Charles Dickens es el escritor más grande de todos los tiempos. Él lo es por su prosa magistral e hipnótica, por su humor y su compasión y su ternura, por sus personajes inolvidables a los que vemos aparecer por primera vez en la distancia, y con una sola palabra ya sabemos cómo van a ser el resto de la vida. “Ya lo soy”, le respondió Dickens a un profesor del colegio que le dijo que algún día sería muy importante.
Y el nombre de Dickens, como se sabe, está asociado a la Navidad más que el de cualquier otro escritor o artista en el que uno pudiera pensar de un solo golpe por cuenta de su famosa Canción de Navidad que todos hemos leído o visto, aun sin saberlo; que todos recordamos así no sepamos de quién es ni cuándo nos cruzamos con ella por primera vez en la vida.
La historia del viejo y millonario Ebenezer Scrooge, un avaro que odia la Navidad y que pasa los días contando monedas con sus manos temblorosas y enjutas, encorvado, huraño. Pero una Nochebuena su sobrino Fred lo invita a celebrarla con él y Scroogeb se niega con repugnancia. Su pobre trabajador, Bob Cratchit, también se va para su casa, explotado y noble como siempre. El avaro se queda solo, alumbrado solo por la luz de un candil tan tacaño como él mismo.
El resto de la historia ya lo conocemos de sobra: el espíritu de Jacob Marley, un viejo socio, se le aparece a Scrooge para advertirle que no hay peor infierno que el de un avaro; que la avaricia es el infierno, en este mundo y en todos. Luego llegan, en orden, los tres espíritus de la Navidad: el de la “pasada”, con sus recuerdos y nostalgias; el de la “presente”, con su soledad; y el de la “futura” que le muestra a Scrooge la tumba de un hombre abandonado: la suya. Lo curioso es que el nombre de Scrooge le llegó a Dickens justo así, como Juan Rulfo encontraba también los de sus personajes: en las tumbas. En una lápida escocesa de un presunto sobrino de Adam Smith, Ebenezer Lennox Scroggie, que antes que un avaro era un bohemio y un sibarita sin freno. Se trata de una historia falsa y apócrifa, pero tan bella y tan paradójica que debería ser cierta.

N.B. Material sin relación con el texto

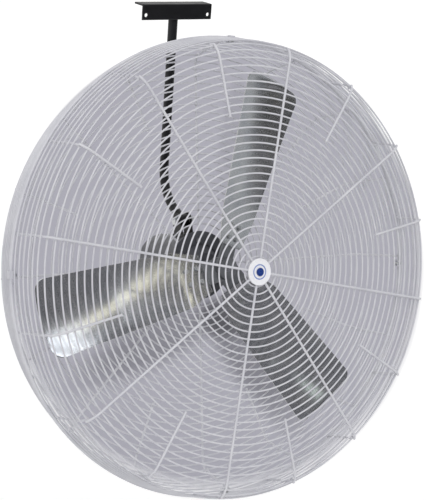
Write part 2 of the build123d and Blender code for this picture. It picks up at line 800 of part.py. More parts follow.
# Long spokes reach from the middle plate to the shoulder, and short ribs fill the wide gaps. Both lie on
# the outside of the rings and end on a ring of the shoulder, where a bar inside the side starts.
flat_radius = guard_points(1, 0, 0)[1][1] - shoulder_radius * math.tan(lean / 2)
shoulder_middle = flat_radius + shoulder_radius * lean / 2
shared_length = min(ring_lengths, key=lambda length: abs(length - shoulder_middle))
shared_turn = (shared_length - flat_radius) / shoulder_radius
weld_overlap = ring_wire / 2 / shoulder_radius
bar_bend_radius = shoulder_radius - spoke_rise
for half, name, clock, inner_radius in (
    (1, "front", front_spoke_angle, spoke_start_radius),
    (-1, "rear", rear_spoke_angle, rear_spoke_start_radius),
):
    spoke_w = half * (guard_depth + spoke_rise)
    bar_end = guard_points(half, 0, -spoke_rise)[2]
    bar_turn = (
        half * (guard_depth - shoulder_radius + bar_bend_radius * math.cos(lean)),
        flat_radius + bar_bend_radius * math.sin(lean),
    )
    with BuildPart() as spokes:
        for number in range(2 * spoke_count):
            start_radius = rib_start_radius if number % 2 else inner_radius
            with BuildLine(clock_plane(clock + number * 180 / spoke_count)) as spoke_route:
                straight = Line((spoke_w, start_radius), (spoke_w, flat_radius))
                JernArc(
                    start=straight @ 1,
                    tangent=straight % 1,
                    radius=shoulder_radius + spoke_rise,
                    arc_size=half * math.degrees(shared_turn + weld_overlap),
                )
            with BuildSketch(Plane(origin=spoke_route.line @ 0, z_dir=spoke_route.line % 0)):
                Circle(spoke_wire / 2)
            sweep(path=spoke_route.line)
    save(spokes, name + "_spokes")
    with BuildPart() as bars:
        for number in range(2 * spoke_count):
            with BuildLine(clock_plane(clock + number * 180 / spoke_count)) as bar_route:
                straight = Line(bar_end, bar_turn)
                JernArc(
                    start=straight @ 1,
                    tangent=straight % 1,
                    radius=bar_bend_radius,
                    arc_size=-half * math.degrees(lean - shared_turn + weld_overlap),
                )
            with BuildSketch(Plane(origin=bar_route.line @ 0, z_dir=bar_route.line % 0)):
                Circle(spoke_wire / 2)
            sweep(path=bar_route.line)
    save(bars, name + "_side_bars")

# A small plate joins the front spokes, and a ring plate joins the rear ones and bolts to the motor.
plate_front = guard_depth + ring_wire / 2
with BuildPart() as front_centre_plate:
    with BuildSketch(fan.offset(plate_front)):
        Circle(centre_plate_radius)
        Circle(badge_stem_radius + seat_clearance, mode=Mode.SUBTRACT)
    extrude(amount=-centre_plate_thickness)
save(front_centre_plate, "front_centre_plate")

with BuildPart() as rear_guard_plate:
    with BuildSketch(fan.offset(plate_back)):
        Circle(guard_plate_outer_radius)
        Circle(guard_plate_inner_radius, mode=Mode.SUBTRACT)
        with PolarLocations(guard_bolt_circle / 2, 4):
            Circle(guard_bolt_diameter / 2 + seat_clearance, mode=Mode.SUBTRACT)
    extrude(amount=guard_plate_thickness)
save(rear_guard_plate, "rear_guard_plate")

with BuildPart() as guard_bolts:
    with BuildSketch(fan.offset(plate_back + guard_plate_thickness)):
        with PolarLocations(guard_bolt_circle / 2, 4):
            RegularPolygon(hex_share * guard_bolt_diameter / 2, 6, major_radius=False)
    extrude(amount=head_share * guard_bolt_diameter)
    with BuildSketch(fan.offset(plate_back + guard_plate_thickness)):
        with PolarLocations(guard_bolt_circle / 2, 4):
            Circle(guard_bolt_diameter / 2)
    extrude(amount=seat_clearance - guard_plate_thickness - bell_flange)
save(guard_bolts, "guard_bolts")

# The badge lies on the front spokes, and its cap's stem holds it through the centre plate.
badge_back = plate_front + spoke_wire + 2 * weld_gap
with BuildPart() as centre_badge:
    with BuildSketch(fan.offset(badge_back)):
        Circle(badge_radius)
        Circle(badge_stem_radius + seat_clearance, mode=Mode.SUBTRACT)
    extrude(amount=badge_thickness)
    round_edges = centre_badge.edges().filter_by(GeomType.CIRCLE)
    fillet(round_edges.group_by(SortBy.RADIUS)[-1], badge_thickness / 3)
save(centre_badge, "centre_badge")

with BuildPart() as badge_cap:
    with BuildSketch(fan.offset(badge_back + badge_thickness)):
        Circle(badge_cap_radius)
    extrude(amount=badge_cap_thickness)
    with BuildSketch(fan.offset(badge_back + badge_thickness)):
        Circle(badge_stem_radius)
    extrude(amount=plate_front - centre_plate_thickness - badge_back - badge_thickness)
save(badge_cap, "badge_cap")

# Bent clips hold the two rims together, each with a screw and a nut below the rims.
clip_clocks = [clip_angle + 360 / clip_count * number for number in range(clip_count)]
clip_inner = rim_w + rim_wire / 2 + seat_clearance
clip_outer = clip_inner + clip_wall
clip_top = seam_radius + rim_wire / 2 + seat_clearance
clip_bottom = clip_top - clip_leg
clip_screw_radius = (clip_bottom + seam_radius - rim_wire / 2) / 2
clip_nut_thickness = nut_share * clip_screw_diameter
with BuildPart() as guard_clips:
    for clock in clip_clocks:
        with BuildSketch(clock_plane(clock).offset(-clip_width / 2)):
            with Locations((0, clip_bottom)):
                Rectangle(2 * clip_outer, clip_leg + clip_wall, align=(Align.CENTER, Align.MIN))
                Rectangle(2 * clip_inner, clip_leg, align=(Align.CENTER, Align.MIN), mode=Mode.SUBTRACT)
        extrude(amount=clip_width)
    with BuildSketch(fan.offset(-clip_outer)):
        with PolarLocations(clip_screw_radius, clip_count, start_angle=90 - clip_angle):
            Circle(clip_screw_diameter / 2 + seat_clearance)
    extrude(amount=2 * clip_outer, mode=Mode.SUBTRACT)
save(guard_clips, "guard_clips")

with BuildPart() as clip_screws:
    for radius, length in (
        (hex_share * clip_screw_diameter / 2, head_share * clip_screw_diameter),
        (clip_screw_diameter / 2, -2 * clip_outer - clip_nut_thickness),
    ):
        with BuildSketch(fan.offset(clip_outer)):
            with PolarLocations(clip_screw_radius, clip_count, start_angle=90 - clip_angle):
                Circle(radius)
        extrude(amount=length)
save(clip_screws, "clip_screws")

with BuildPart() as clip_nuts:
    with BuildSketch(fan.offset(-clip_outer)):
        with PolarLocations(clip_screw_radius, clip_count, start_angle=90 - clip_angle):
            RegularPolygon(hex_share * clip_screw_diameter / 2, 6, major_radius=False)
            Circle(clip_screw_diameter / 2 + seat_clearance, mode=Mode.SUBTRACT)
    extrude(amount=-clip_nut_thickness)
save(clip_nuts, "clip_nuts")
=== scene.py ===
import json
import math

import bpy
from mathutils import Euler, Matrix, Vector


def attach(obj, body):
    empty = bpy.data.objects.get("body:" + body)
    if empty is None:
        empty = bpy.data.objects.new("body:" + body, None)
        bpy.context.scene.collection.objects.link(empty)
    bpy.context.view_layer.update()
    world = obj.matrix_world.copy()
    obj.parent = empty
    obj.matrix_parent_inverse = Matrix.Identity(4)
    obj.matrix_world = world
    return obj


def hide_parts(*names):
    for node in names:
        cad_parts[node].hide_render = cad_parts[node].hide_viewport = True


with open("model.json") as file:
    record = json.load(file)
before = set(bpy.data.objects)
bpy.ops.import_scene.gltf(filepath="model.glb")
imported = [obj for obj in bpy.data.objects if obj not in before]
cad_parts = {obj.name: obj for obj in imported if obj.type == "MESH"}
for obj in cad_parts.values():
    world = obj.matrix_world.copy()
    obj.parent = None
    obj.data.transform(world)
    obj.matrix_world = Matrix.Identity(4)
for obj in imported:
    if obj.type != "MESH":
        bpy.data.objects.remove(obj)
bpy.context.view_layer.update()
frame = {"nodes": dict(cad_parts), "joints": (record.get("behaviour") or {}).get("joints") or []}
nodes = frame["nodes"]


# Mounting channel and its swivel parts
# Steel strip bent to a channel with two beam bolt holes, and a spigot welded under its roof for the
# tube, both powder coated black. A nylon bush is pressed into the floor of the channel.
def linear(colour):
    """Linear RGBA of an sRGB hex colour."""
    parts = [int(colour[place:place + 2], 16) / 255 for place in (1, 3, 5)]
    return [part / 12.92 if part <= 0.04045 else ((part + 0.055) / 1.055) ** 2.4 for part in parts] + [1]


def add(tree, kind, inputs=None, **properties):
    """Adds a node with its properties. An input gets a value, or a link from another node's output."""
    node = tree.nodes.new(kind)
    for name, value in properties.items():
        setattr(node, name, value)
    for name, value in (inputs or {}).items():
        if isinstance(value, bpy.types.NodeSocket):
            tree.links.new(value, node.inputs[name])
        else:
            node.inputs[name].default_value = value
    return node


def new_finish(name, **values):
    """A new material; returns it with its node tree and its shader, whose own sockets get the values."""
    material = bpy.data.materials.new(name)
    material.use_nodes = True
    shader = material.node_tree.nodes["Principled BSDF"]
    for socket, value in values.items():
        shader.inputs[socket.replace("_", " ")].default_value = value
    return material, material.node_tree, shader


# Most of a noise texture's values lie in this span.
noise_span = {"From Min": 0.3, "From Max": 0.7}


def coated(name, first, second, patch, rough, grain, depth, **values):
    """A finish that drifts between two shades in patches, over a fine grain; sizes are in metres."""
    material, tree, shader = new_finish(name, **values)
    where = add(tree, "ShaderNodeTexCoord").outputs["Object"]
    settings = {"Vector": where, "Scale": 1 / patch, "Detail": 3.0}
    drift = add(tree, "ShaderNodeTexNoise", settings).outputs["Fac"]
    share = add(tree, "ShaderNodeMapRange", {"Value": drift, **noise_span}).outputs["Result"]
    # A colour mix has its factor on socket 0, its colours on 6 and 7, and its result on output 2.
    colours = {0: share, 6: linear(first), 7: linear(second)}
    shade = add(tree, "ShaderNodeMix", colours, data_type="RGBA").outputs[2]
    tree.links.new(shade, shader.inputs["Base Color"])
    settings = {"Vector": where, "Scale": 3 / patch, "Detail": 3.0}
    drift = add(tree, "ShaderNodeTexNoise", settings).outputs["Fac"]
    settings = {"Value": drift, **noise_span, "To Min": rough[0], "To Max": rough[1]}
    gloss = add(tree, "ShaderNodeMapRange", settings).outputs["Result"]
    tree.links.new(gloss, shader.inputs["Roughness"])
    settings = {"Vector": where, "Scale": 1 / grain, "Detail": 2.0}
    lumps = add(tree, "ShaderNodeTexNoise", settings).outputs["Fac"]
    bump = add(tree, "ShaderNodeBump", {"Distance": depth, "Height": lumps})
    tree.links.new(bump.outputs["Normal"], shader.inputs["Normal"])
    return material


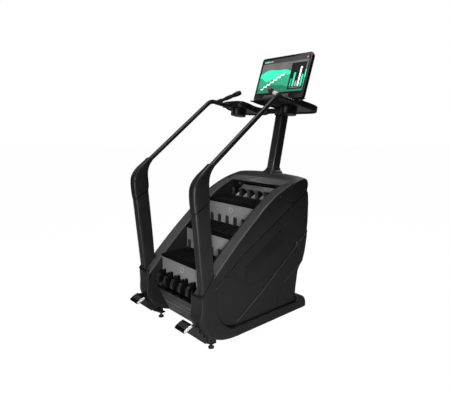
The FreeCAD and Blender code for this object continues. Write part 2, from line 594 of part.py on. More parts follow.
def make_grips():
    a = vec(RAIL_X, 672.0, 1829.0 - RAIL_FALL * 67.0)
    b = vec(168.0, 762.0, 1897.0)
    d = (b - a).normalize()
    length = (b - a).Length
    stem = rod(a, a + d * (length - 30), 15.5)
    collar = rod(a, a + d * 52.0, 19.0)
    head = rod(a + d * (length - 62), a + d * (length - 8), 21.0)
    head = soften(head, 9.0, lambda e: True)
    grip = fuse([stem, collar, head]).cut(RAILS["path"])
    top = FreeCAD.Vector(0, 0, 1)
    up = (top - d * d.dot(top)).normalize()
    key_at = a + d * (length - 36)
    well = rod(key_at + up * 14.0, key_at + up * 30.0, 7.2)
    sleeve0, sleeve1 = a + d * 90.0, a + d * 150.0
    sleeve = rod(sleeve0, sleeve1, 17.5).cut(rod(sleeve0, sleeve1, 15.5))
    grip = grip.cut(well)
    key = rod(key_at + up * 15.5, key_at + up * 24.0, 6.9)
    pair("grips", grip)
    pair("pulse_sensors", sleeve)
    nodes["grip_button_r"], nodes["grip_button_l"] = key, mirrored(key)


TILT = math.degrees(math.atan(RAIL_FALL))
CUP_X, CUP_Y = 293.0, 862.0
CUP_R, CUP_DEPTH = 64.0, 74.0


def plane_z(y):
    """Height of the rail plane's centre line at y."""
    return BEND[1] - RAIL_FALL * (y - BEND[0])


def tilted(shape):
    """From tray coordinates (Y from the cup, Z from the rail plane) to the machine."""
    shape.rotate(FreeCAD.Vector(0, 0, 0), FreeCAD.Vector(1, 0, 0), -TILT)
    shape.translate(vec(0, CUP_Y, plane_z(CUP_Y)))
    return shape


def rounded_slab(x0, x1, y0, y1, z0, z1, r):
    slab = local_box(x0, x1, y0, y1, z0, z1)
    return soften(slab, r, lambda e: along(e, "z"))


def make_trays():
    """Dished tray inside each rail with a round well that holds the cup."""
    outer = rounded_slab(158.0, 384.0, -104.0, 196.0, -28.0, 22.0, 62.0)
    inner = rounded_slab(164.0, 378.0, -98.0, 190.0, -12.0, 30.0, 56.0)
    under = rounded_slab(164.0, 378.0, -98.0, 190.0, -40.0, -17.0, 56.0)
    hole = Part.makeCylinder(CUP_R + 4.2, 100.0, FreeCAD.Vector(CUP_X, 0, -60))
    tray = tilted(outer.cut(inner).cut(under).cut(hole)).cut(RAILS["path"])
    pair("trays", tray)
    wall = Part.makeCylinder(CUP_R + 4.0, CUP_DEPTH + 4, FreeCAD.Vector(CUP_X, 0, -82.0))
    well = Part.makeCylinder(CUP_R, CUP_DEPTH + 1, FreeCAD.Vector(CUP_X, 0, -78.0))
    pair("cup_holders", tilted(wall.cut(well)))


# --- mast and console --------------------------------------------------------------
MAST_FOOT = (996.0, 1176.0)
MAST_TOP = (1112.0, 1700.0)


def make_mast():
    lean = (MAST_TOP[0] - MAST_FOOT[0]) / (MAST_TOP[1] - MAST_FOOT[1])
    def at(z):
        return MAST_FOOT[0] + lean * (z - MAST_FOOT[1])
    hy = 46.0
    post = poly([(at(1176.0) - hy, 1176.0), (at(1176.0) + hy, 1176.0), (at(1724.0) + hy - 4, 1724.0),
                 (at(1724.0) - hy + 4, 1724.0)], -44.0, 44.0)
    post = soften(post, 24.0, lambda e: e.BoundBox.XLength < 1 and e.BoundBox.ZLength > 400)
    post = post.cut(nodes["top_cover"])
    nodes["mast"] = max(post.Solids, key=lambda solid: solid.Volume)
    y = at(1200.0)
    ring = prism([((y - 84, 1188.0), (y + 10, 1180.0)), ((y + 10, 1180.0), (y + 66, 1196.0)),
                  ((y + 66, 1196.0), (y + 50, 1240.0)), ((y + 50, 1240.0), (y - 46, 1240.0)),
                  [(y - 46, 1240.0), (y - 57, 1216.0), (y - 84, 1196.0)],
                  ((y - 84, 1196.0), (y - 84, 1188.0))], -70.0, 70.0)
    ring = ring.cut(nodes["mast"]).cut(nodes["top_cover"])
    nodes["mast_collar"] = max(ring.Solids, key=lambda solid: solid.Volume)
    head = poly([(TRAY_Y - 24, 1712.0), (TRAY_Y + 76, 1712.0), (TRAY_Y + 84, 1774.0),
                 (TRAY_Y - 12, 1774.0)], -47.0, 47.0)
    head = soften(head, 12.0, lambda e: e.BoundBox.XLength < 1 and e.BoundBox.ZLength > 50)
    neck = poly([(1104.0, 1774.0), (1146.0, 1774.0), (1164.0, 1850.0), (1206.0, 1984.0),
                 (1182.5, 2000.5), (1137.0, 1868.5), (1110.0, 1860.0)], -36.0, 36.0)
    nodes["mast_head"] = fuse([head, neck]).cut(post).cut(RAILS["path"]).cut(
        mirrored(RAILS["path"]))


def screen_place(shape):
    """From screen coordinates (X across, Y out of the back, Z up the glass) to place."""
    shape.rotate(FreeCAD.Vector(0, 0, 0), FreeCAD.Vector(1, 0, 0), -SCREEN_TILT)
    shape.translate(vec(0, SCREEN_FOOT[0], SCREEN_FOOT[1]))
    return shape


def make_console():
    w, h = SCREEN_W / 2, SCREEN_H
    frame = rounded_y(-w, w, 0.0, 16.0, 0.0, h, 22.0)
    window = local_box(-w + 22, w - 22, -1.0, 4.0, 66.0, h - 20)
    strip_pocket = rounded_y(-172.0, 128.0, -1.0, 4.0, 20.0, 50.0, 14.0)
    bezel = frame.cut(window).cut(strip_pocket)
    holes = [local_box(x - 13.3, x + 13.3, 3.0, 12.0, 26.7, 43.3) for x in KEY_X]
    for hole in holes:
        bezel = bezel.cut(hole)
    nodes["console_bezel"] = screen_place(bezel)
    nodes["display_glass"] = screen_place(local_box(-w + 22.3, w - 22.3, 1.2, 4.0, 66.3, h - 20.3))
    pad = rounded_y(-171.7, 127.7, 2.0, 4.0, 20.3, 49.7, 13.7)
    for hole in holes:
        pad = pad.cut(hole.translated(FreeCAD.Vector(0, -2, 0)))
    nodes["key_strip"] = screen_place(pad)
    for i, x in enumerate(KEY_X):
        key = local_box(x - 13.0, x + 13.0, 0.6, 9.0, 27.0, 43.0)
        nodes["key_%d" % (i + 1)] = screen_place(key)
    shell = rounded_y(-w + 3, w - 3, 16.0, 46.0, 3.0, h - 3, 22.0)
    belly = rounded_y(-150.0, 150.0, 46.0, 74.0, 40.0, 300.0, 30.0)
    arm = local_box(-38.0, 38.0, 74.0, 92.0, 60.0, 200.0)
    nodes["console_back"] = screen_place(fuse([shell, belly, arm]))
    shelf = front_arc(-292.0, 292.0, 1842.0, 1776.0)
    shelf = shelf.extrude(FreeCAD.Vector(0, 88.0, 0))
    shelf.translate(FreeCAD.Vector(0, 984.0 - Y_CENTRE, 0))
    nodes["console_shelf"] = shelf


KEY_X = (-100.0, -10.0)


def rounded_y(x0, x1, y0, y1, z0, z1, r):
    slab = local_box(x0, x1, y0, y1, z0, z1)
    return soften(slab, r, lambda e: along(e, "y"))


def front_arc(x0, x1, z_top, z_low):
    """Face across X at y = 0: flat on top, bowed below."""
    a, b = FreeCAD.Vector(x0, 0, z_top), FreeCAD.Vector(x1, 0, z_top)
    c = FreeCAD.Vector((x0 + x1) / 2, 0, z_low)
    a2, b2 = FreeCAD.Vector(x0, 0, z_top - 12), FreeCAD.Vector(x1, 0, z_top - 12)
    return Part.Face(Part.Wire([Part.makeLine(a, b), Part.makeLine(b, b2),
                                Part.Arc(b2, c, a2).toShape(), Part.makeLine(a2, a)]))


# --- feet, brackets, pads, wheels -------------------------------------------------------
FOOT_X = 338.0
REAR_FOOT_X = 262.0


def make_feet():
    """Foot brackets in front, levelling feet, fixed entry pads and transport wheels."""
    for end, x, y, z_top in (("front", FOOT_X, 0.0, 92.0), ("rear", REAR_FOOT_X, 920.0, 73.5)):
        pad = Part.makeCylinder(22.0, 12.0, vec(x, y, 0.0))
        pad = soften(pad, 3.0, lambda e: e.BoundBox.ZMin > 11)
        cone = Part.makeCone(16.0, 9.0, 12.0, vec(x, y, 12.0))
        stem = Part.makeCylinder(6.0, z_top - 24.0, vec(x, y, 24.0))
        foot = fuse([pad, cone, stem])
        nodes[end + "_foot_r"], nodes[end + "_foot_l"] = foot, mirrored(foot)
    plate = poly([(-222.0, 199.0), (-214.0, 236.0), (-200.0, 254.0), (-152.0, 250.0),
                  (-134.0, 222.0), (-112.0, 188.0), (-90.0, 158.0), (-70.0, 134.0),
                  (-70.0, 66.0)], FOOT_X + 24, FOOT_X + 30)
    lug = poly([(-49.0, 124.0), (-20.0, 104.0), (7.0, 86.0), (8.0, 66.0), (-8.0, 60.0),
                (-47.0, 60.0)], FOOT_X + 24, FOOT_X + 30)
    web = poly([(-120.0, 120.0), (-90.0, 156.0), (-49.0, 122.0), (7.0, 84.0), (30.0, 66.0),
                (30.0, 38.0), (-16.0, 38.0), (-60.0, 62.0)], FOOT_X + 16, FOOT_X + 24)
    tab = block(FOOT_X - 22, FOOT_X + 24, -16.0, 30.0, 38.0, 44.0)
    wall = block(FOOT_X - 22, FOOT_X + 24, -16.0, -10.0, 44.0, 108.0)
    bracket = fuse([plate, lug, web, tab, wall]).cut(Part.makeCylinder(6.04, 40.0, vec(FOOT_X, 0.0, 20.0)))
    for y, z in ((-157.0, 230.0), (-127.0, 182.0), (-86.0, 131.0)):
        bracket = bracket.cut(cross_rod(y, z, FOOT_X, FOOT_X + 60, 5.0))
    pad = local_box(-52.0, 52.0, -42.0, 42.0, -14.0, 14.0)
    pad = soften(pad, 10.0, lambda e: along(e, "x"))
    for i in range(3):
        pad = pad.cut(local_box(-53.0, 53.0, -26.0 + 18 * i, -20.0 + 18 * i, 9.0, 15.0))
    caps = [soften(local_box(s * 54.5 - 2.2, s * 54.5 + 2.2, -38.0, 38.0, -10.0, 10.0), 8.0,
                   lambda e: along(e, "x")) for s in (-1, 1)]
    for name, shape in (("entry_pads", pad), ("pad_caps", Part.makeCompound(caps))):
        shape.rotate(FreeCAD.Vector(0, 0, 0), FreeCAD.Vector(1, 0, 0), 24.0)
        shape.translate(vec(FOOT_X - 20.0, -230.0, 236.0))
        pair(name, shape)
        bracket = bracket.cut(shape)
    pair("foot_brackets", max(bracket.Solids, key=lambda solid: solid.Volume))
    for side in (-1, 1):
        room = Part.makeCylinder(7.0, 70.0, vec(side * FOOT_X, 0.0, 24.0))
        nodes["boots"] = nodes["boots"].cut(room)
    wheel = cross_rod(958.0, 42.0, 296.0, 322.0, 34.0).cut(cross_rod(958.0, 42.0, 290, 330, 6.06))
    pair("transport_wheels", wheel)
    axle = cross_rod(958.0, 42.0, 290.0, 329.0, 6.0)
    lug = poly([(940.1, 114.0), (940.1, 80.0), (948.0, 30.0), (968.0, 30.0), (975.0, 80.0),
                (975.0, 114.0)], 324.0, 329.5)
    axles = fuse([axle, lug])
    nodes["base_frame"] = Part.makeCompound([nodes["base_frame"], axles, mirrored(axles)])


# --- fits between fixed pieces ------------------------------------------------------
LAPS = (("boots", ("uprights", "foot_brackets", "base_frame")), ("foot_brackets", ("base_frame",)),
        ("side_panels", ("uprights",)), ("stringers", ("uprights", "boots", "top_cover")),
        ("cheeks", ("top_cover", "kick_plate")), ("top_cover", ("mast",)),
        ("console_back", ("mast_head",)), ("console_shelf", ("console_bezel", "console_back",
                                                             "mast_head")))


def trim_laps():
    """Where two fixed pieces meet, the softer one is cut to seat on the other."""
    for name, others in LAPS:
        for other in others:
            nodes[name] = nodes[name].cut(nodes[other])


def main():
    os.makedirs("parts", exist_ok=True)
    make_chains()
    make_steps()
    make_shafts()
    make_frame()
    make_drive()
    make_rails()
    make_side_panels()
    make_stringers()
    make_cheeks()
    make_top_cover()
    make_back()
    make_skirts()
    make_kick_plate()
    make_uprights()
    make_grips()
    make_trays()
    make_mast()
    make_console()
    make_feet()
    trim_laps()
    for name, shape in sorted(nodes.items()):
        if not shape.isValid() or shape.Volume <= 0:
            print("bad shape", name, shape.Volume)
        shape.exportStep("parts/" + name + ".step")


main()
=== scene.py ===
import json
import math

import bmesh
import bpy
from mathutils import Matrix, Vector
from mathutils.geometry import tessellate_polygon


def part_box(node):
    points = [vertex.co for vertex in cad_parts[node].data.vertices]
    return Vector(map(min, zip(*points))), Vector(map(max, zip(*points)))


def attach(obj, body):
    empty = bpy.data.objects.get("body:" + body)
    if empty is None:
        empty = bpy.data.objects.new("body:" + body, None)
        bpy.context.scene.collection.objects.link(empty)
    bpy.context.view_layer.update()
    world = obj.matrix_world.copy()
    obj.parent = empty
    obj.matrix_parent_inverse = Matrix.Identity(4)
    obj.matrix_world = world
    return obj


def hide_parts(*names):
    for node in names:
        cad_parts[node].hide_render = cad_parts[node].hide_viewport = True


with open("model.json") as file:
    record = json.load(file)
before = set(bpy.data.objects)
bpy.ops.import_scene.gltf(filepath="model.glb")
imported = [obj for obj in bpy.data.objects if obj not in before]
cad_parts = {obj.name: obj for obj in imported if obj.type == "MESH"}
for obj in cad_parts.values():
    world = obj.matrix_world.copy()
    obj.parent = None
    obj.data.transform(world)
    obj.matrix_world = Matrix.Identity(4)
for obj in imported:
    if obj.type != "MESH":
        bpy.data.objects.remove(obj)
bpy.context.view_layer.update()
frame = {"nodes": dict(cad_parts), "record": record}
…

Aunque las verdaderas fuentes de inspiración de Dickens para Un cuento de Navidad no son menos interesantes ni menos asombrosas: por un lado, el terrible relato ‘Cómo Mr. Chokepear pasa una feliz Navidad’, aparecido en 1841 en la revista de humor Punch. La historia de un hombre implacable y perverso.
Y por el otro lado está la vida de novela de John Elwes: un célebre avaro y político inglés del siglo XVIII, de verdadero apellido Meggot, por el que Dickens sentía una extraña fascinación (también lo menciona en Nuestro común amigo), y cuya mezquindad era tanta como su infinita riqueza. Era tan rico que vivía en un castillo, pero tan tacaño que allí vivía a oscuras para no gastar las velas.
Cuenta el capitán Topham, su biógrafo, que John Elwes no se cambiaba jamás la ropa para no gastar agua ni jabón. Que hacía largas filas con los pobres para comer gratis lo que fuera. Una vez, en una taberna, alguien preguntó por él como un “caballero”. El mesero respondió: “Aquí no había ningún caballero, solo un mendigo”. Los tacaños no van al infierno, ser tacaño es el infierno. Lo dice Scrooge en un cuento de Navidad.